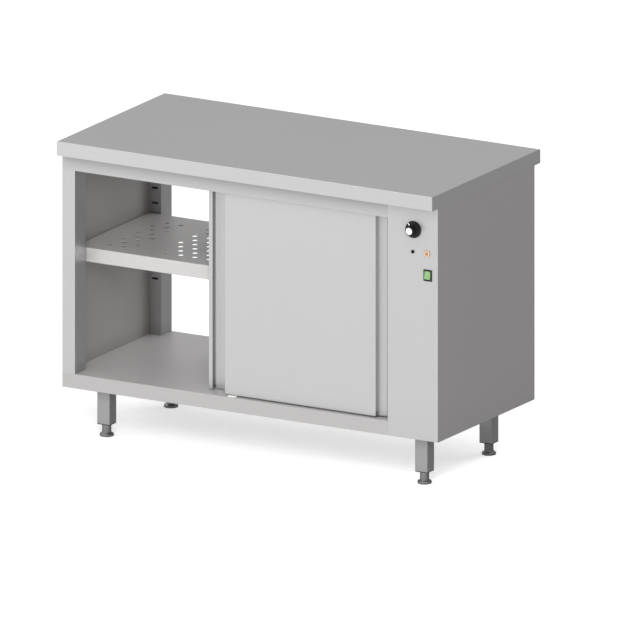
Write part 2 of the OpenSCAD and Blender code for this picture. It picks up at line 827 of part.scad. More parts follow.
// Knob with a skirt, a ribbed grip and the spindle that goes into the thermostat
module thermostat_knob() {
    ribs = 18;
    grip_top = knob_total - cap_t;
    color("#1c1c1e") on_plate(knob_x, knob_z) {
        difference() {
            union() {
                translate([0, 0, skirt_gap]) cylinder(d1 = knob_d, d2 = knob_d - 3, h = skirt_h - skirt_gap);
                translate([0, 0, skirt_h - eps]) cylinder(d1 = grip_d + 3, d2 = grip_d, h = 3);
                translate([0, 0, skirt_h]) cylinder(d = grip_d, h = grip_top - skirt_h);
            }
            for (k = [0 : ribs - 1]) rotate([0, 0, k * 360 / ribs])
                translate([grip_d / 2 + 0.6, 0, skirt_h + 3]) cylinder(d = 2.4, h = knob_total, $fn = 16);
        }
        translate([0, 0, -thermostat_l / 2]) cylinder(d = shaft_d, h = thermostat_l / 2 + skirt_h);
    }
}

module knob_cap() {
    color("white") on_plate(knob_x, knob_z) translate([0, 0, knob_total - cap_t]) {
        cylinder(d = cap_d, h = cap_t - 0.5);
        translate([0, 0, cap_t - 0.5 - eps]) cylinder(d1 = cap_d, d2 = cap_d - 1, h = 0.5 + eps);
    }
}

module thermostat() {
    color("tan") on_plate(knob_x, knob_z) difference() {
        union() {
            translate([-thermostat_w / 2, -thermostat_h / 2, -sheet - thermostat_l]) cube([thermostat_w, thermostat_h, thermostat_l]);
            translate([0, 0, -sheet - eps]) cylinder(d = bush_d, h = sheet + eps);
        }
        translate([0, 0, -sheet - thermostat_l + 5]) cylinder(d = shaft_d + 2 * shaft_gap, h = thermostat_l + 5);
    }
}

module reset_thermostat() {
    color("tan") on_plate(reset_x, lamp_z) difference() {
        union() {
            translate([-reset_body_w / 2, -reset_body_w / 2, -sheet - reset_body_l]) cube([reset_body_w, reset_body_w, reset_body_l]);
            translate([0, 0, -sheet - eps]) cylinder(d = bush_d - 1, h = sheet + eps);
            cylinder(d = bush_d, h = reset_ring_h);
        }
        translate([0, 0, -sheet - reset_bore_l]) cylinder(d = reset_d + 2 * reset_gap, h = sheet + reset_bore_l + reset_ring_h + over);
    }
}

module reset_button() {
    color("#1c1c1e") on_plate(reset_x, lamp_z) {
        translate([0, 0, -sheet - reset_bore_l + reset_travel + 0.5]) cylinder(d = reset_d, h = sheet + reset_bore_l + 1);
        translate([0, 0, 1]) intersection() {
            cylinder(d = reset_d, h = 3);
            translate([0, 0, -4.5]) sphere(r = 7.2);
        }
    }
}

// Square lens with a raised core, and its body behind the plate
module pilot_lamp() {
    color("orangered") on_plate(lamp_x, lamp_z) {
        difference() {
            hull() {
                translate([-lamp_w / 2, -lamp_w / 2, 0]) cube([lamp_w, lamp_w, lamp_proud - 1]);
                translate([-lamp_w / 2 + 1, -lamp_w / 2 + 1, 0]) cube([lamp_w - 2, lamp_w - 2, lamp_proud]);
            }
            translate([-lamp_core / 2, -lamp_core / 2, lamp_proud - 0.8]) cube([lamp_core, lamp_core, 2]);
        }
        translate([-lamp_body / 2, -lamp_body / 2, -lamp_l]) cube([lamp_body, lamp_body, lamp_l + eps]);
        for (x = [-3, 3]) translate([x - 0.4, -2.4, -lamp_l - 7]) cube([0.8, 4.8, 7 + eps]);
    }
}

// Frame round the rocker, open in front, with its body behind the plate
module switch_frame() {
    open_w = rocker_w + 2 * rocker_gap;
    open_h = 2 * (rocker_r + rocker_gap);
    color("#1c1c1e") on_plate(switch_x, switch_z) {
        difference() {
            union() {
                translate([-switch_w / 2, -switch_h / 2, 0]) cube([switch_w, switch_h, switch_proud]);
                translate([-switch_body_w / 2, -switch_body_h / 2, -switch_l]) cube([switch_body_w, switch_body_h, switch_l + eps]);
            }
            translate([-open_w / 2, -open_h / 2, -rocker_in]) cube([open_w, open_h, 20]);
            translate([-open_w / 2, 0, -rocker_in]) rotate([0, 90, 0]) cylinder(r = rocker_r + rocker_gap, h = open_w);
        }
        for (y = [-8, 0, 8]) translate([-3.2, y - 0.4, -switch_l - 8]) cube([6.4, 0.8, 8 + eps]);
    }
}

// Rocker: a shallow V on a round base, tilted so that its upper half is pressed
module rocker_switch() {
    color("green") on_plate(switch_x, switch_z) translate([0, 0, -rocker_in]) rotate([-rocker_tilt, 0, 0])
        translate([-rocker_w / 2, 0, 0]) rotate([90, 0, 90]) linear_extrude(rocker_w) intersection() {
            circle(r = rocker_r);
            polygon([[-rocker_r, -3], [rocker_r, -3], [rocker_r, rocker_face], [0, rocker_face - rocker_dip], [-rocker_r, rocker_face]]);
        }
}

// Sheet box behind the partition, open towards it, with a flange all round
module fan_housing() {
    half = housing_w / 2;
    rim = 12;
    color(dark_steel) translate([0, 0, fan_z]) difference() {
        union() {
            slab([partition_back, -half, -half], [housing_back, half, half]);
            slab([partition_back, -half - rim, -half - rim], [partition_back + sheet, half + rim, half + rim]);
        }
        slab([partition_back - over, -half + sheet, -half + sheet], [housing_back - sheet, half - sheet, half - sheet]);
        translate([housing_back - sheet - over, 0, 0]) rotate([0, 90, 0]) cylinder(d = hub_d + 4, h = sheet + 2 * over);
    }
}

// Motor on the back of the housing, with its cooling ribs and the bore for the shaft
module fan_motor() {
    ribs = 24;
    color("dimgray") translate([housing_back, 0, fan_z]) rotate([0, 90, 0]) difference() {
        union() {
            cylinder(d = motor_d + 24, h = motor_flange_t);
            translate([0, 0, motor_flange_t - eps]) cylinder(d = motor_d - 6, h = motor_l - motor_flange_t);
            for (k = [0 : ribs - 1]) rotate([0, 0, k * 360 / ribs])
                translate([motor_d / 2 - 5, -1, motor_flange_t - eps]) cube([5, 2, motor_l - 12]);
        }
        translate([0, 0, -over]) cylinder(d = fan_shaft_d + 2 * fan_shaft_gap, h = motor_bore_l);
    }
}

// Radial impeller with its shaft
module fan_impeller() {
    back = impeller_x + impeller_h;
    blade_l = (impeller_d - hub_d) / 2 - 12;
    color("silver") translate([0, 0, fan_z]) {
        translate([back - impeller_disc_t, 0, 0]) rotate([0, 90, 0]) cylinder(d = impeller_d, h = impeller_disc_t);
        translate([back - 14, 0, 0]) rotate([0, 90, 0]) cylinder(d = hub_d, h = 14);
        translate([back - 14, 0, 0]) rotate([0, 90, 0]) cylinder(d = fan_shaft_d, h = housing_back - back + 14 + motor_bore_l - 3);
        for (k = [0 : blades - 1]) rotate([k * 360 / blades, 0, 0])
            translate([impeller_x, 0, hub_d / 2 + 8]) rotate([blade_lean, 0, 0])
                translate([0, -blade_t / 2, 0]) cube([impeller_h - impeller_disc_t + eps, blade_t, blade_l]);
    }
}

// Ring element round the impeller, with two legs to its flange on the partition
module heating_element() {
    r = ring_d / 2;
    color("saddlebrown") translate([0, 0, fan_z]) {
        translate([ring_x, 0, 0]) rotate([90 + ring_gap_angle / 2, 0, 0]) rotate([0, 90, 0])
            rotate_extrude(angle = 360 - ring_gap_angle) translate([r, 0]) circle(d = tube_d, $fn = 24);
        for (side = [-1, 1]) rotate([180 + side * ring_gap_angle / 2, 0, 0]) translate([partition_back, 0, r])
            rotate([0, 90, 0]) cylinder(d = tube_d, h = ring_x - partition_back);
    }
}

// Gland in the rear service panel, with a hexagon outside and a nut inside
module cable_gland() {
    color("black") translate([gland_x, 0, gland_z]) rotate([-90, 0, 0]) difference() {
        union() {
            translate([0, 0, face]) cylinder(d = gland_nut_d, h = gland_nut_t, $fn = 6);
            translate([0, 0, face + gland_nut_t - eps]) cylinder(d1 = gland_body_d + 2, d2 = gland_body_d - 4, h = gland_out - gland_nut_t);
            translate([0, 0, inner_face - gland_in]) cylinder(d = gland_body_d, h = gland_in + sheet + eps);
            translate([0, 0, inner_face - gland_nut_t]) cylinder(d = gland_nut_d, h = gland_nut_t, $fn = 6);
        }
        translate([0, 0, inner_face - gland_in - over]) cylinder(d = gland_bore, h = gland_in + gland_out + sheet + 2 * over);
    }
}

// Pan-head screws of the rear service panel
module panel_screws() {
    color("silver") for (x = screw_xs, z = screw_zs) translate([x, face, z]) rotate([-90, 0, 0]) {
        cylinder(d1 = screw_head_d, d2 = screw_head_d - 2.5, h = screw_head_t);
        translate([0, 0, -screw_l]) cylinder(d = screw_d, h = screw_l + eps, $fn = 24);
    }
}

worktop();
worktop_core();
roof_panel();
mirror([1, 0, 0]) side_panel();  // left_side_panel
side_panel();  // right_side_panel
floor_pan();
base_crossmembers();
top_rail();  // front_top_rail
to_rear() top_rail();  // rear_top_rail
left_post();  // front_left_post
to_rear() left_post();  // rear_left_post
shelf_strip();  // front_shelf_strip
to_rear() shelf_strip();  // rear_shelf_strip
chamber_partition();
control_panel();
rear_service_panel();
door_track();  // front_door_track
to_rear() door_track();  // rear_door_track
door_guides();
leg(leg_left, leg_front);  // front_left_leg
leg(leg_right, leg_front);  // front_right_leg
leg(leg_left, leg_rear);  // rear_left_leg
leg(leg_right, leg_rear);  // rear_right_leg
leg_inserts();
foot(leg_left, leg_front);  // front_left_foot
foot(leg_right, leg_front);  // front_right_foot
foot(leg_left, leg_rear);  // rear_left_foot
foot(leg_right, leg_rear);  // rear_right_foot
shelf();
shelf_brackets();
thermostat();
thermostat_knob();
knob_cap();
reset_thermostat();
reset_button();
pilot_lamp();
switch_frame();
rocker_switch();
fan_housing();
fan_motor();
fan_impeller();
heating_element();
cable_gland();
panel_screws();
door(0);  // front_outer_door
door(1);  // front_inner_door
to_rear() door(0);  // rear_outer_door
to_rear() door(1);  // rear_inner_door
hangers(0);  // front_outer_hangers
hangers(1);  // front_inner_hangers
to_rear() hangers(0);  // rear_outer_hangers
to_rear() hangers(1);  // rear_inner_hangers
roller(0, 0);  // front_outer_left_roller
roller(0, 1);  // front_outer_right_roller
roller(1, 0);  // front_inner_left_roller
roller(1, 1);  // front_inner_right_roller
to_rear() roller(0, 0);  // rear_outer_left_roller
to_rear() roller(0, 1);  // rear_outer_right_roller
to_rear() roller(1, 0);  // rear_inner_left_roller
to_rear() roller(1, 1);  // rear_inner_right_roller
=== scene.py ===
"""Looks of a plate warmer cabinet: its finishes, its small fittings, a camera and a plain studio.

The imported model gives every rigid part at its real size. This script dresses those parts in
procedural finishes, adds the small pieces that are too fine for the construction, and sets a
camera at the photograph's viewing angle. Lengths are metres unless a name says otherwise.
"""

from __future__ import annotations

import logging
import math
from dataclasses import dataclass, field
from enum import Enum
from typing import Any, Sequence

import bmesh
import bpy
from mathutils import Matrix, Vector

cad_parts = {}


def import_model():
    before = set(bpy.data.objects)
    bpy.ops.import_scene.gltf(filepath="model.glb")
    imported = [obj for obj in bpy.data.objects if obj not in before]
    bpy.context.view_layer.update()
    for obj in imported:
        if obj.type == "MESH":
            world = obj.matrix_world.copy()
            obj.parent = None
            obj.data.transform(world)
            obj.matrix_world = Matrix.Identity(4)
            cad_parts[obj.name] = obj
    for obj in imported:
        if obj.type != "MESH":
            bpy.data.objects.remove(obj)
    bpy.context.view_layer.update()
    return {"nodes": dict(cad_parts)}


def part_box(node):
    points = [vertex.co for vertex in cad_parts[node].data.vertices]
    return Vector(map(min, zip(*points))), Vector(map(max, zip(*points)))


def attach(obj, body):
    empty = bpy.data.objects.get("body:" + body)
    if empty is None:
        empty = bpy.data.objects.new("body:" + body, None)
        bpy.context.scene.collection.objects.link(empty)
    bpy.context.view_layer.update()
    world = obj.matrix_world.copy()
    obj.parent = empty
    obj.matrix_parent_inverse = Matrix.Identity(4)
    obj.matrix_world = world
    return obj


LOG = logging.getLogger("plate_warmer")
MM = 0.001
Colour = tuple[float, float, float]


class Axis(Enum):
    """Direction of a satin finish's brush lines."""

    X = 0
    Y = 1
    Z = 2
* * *
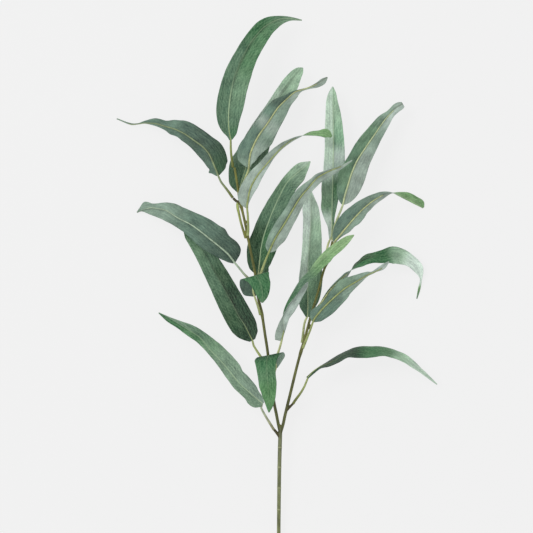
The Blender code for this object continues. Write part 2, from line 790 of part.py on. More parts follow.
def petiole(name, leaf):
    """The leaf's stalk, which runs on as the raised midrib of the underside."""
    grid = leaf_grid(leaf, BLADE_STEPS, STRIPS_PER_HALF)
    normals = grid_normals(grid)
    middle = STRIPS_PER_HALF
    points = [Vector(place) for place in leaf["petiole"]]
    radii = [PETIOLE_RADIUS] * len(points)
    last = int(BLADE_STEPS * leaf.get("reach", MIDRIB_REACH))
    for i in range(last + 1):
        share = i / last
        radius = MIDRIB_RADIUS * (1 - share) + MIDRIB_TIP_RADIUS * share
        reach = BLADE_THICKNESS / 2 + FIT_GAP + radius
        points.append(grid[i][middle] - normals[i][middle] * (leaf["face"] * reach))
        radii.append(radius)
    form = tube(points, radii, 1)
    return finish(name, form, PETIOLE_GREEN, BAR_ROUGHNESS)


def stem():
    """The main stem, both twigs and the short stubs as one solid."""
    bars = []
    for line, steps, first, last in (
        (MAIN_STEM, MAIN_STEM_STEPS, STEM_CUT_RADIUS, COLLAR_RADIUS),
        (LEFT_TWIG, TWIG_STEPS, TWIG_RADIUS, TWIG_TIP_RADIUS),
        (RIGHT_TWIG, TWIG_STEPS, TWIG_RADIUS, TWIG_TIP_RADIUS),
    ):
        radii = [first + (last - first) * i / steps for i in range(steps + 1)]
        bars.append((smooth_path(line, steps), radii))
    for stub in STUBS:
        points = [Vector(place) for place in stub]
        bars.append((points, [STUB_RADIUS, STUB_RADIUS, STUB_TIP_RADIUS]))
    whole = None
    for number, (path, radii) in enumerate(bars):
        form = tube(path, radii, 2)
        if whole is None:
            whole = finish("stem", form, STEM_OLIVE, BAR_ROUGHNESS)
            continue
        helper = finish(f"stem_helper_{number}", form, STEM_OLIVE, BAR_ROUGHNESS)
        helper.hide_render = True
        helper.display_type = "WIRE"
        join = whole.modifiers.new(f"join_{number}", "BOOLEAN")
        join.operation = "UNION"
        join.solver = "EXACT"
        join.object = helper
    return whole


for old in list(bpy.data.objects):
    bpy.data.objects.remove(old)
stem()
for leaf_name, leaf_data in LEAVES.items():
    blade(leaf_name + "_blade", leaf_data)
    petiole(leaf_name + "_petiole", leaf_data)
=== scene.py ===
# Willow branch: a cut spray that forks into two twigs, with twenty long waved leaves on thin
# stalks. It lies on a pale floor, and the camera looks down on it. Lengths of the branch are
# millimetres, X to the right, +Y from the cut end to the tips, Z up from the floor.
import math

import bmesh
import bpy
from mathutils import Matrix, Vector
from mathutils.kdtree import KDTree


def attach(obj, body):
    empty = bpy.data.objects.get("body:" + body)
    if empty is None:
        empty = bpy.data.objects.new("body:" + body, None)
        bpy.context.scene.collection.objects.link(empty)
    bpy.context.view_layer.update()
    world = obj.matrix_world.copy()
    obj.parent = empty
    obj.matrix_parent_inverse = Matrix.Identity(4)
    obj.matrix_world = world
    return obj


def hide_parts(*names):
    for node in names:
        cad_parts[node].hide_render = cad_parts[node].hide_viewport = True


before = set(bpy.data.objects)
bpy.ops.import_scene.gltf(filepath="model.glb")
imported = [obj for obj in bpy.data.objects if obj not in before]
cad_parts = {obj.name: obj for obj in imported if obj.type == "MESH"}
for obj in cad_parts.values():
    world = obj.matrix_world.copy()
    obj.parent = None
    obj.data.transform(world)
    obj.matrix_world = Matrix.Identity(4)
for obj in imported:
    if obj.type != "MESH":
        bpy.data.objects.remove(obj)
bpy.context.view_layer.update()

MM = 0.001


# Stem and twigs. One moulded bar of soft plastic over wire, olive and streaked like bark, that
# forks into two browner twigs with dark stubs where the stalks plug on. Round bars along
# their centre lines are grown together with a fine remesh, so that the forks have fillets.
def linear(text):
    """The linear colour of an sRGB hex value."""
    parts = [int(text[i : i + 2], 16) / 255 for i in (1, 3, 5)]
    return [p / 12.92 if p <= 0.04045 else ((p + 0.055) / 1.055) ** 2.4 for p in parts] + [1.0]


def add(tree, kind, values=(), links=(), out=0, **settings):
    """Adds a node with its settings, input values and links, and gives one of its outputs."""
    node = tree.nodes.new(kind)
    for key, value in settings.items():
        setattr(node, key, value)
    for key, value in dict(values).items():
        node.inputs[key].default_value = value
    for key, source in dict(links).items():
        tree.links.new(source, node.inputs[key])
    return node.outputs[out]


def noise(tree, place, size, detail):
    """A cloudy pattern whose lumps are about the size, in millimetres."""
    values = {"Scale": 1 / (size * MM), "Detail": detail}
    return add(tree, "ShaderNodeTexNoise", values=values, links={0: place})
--
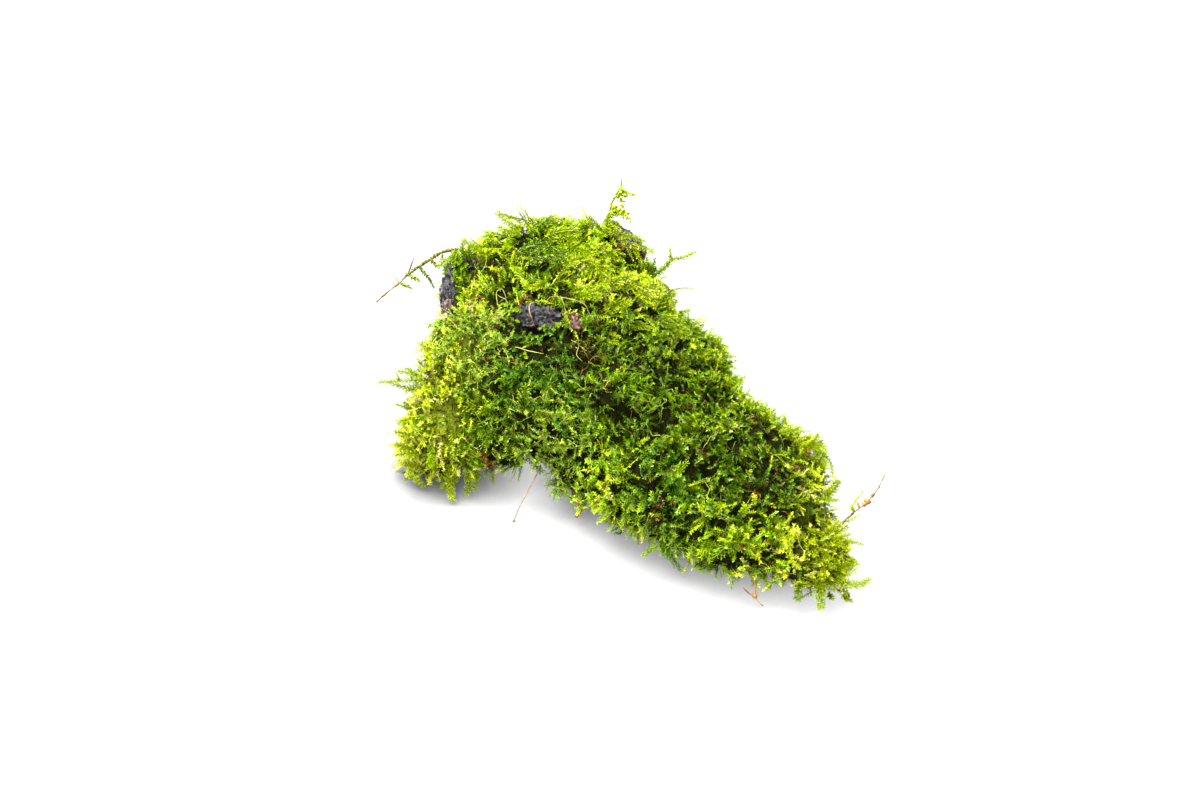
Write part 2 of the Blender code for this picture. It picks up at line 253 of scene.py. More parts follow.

## REQUEST
Find the string "Write" in the listing and return every line that holds it.

## EXERCISE RESULT
Write part 2 of the OpenSCAD and Blender code for this picture. It picks up at line 827 of part.scad. More parts follow.
The Blender code for this object continues. Write part 2, from line 790 of part.py on. More parts follow.
Write part 2 of the Blender code for this picture. It picks up at line 253 of scene.py. More parts follow.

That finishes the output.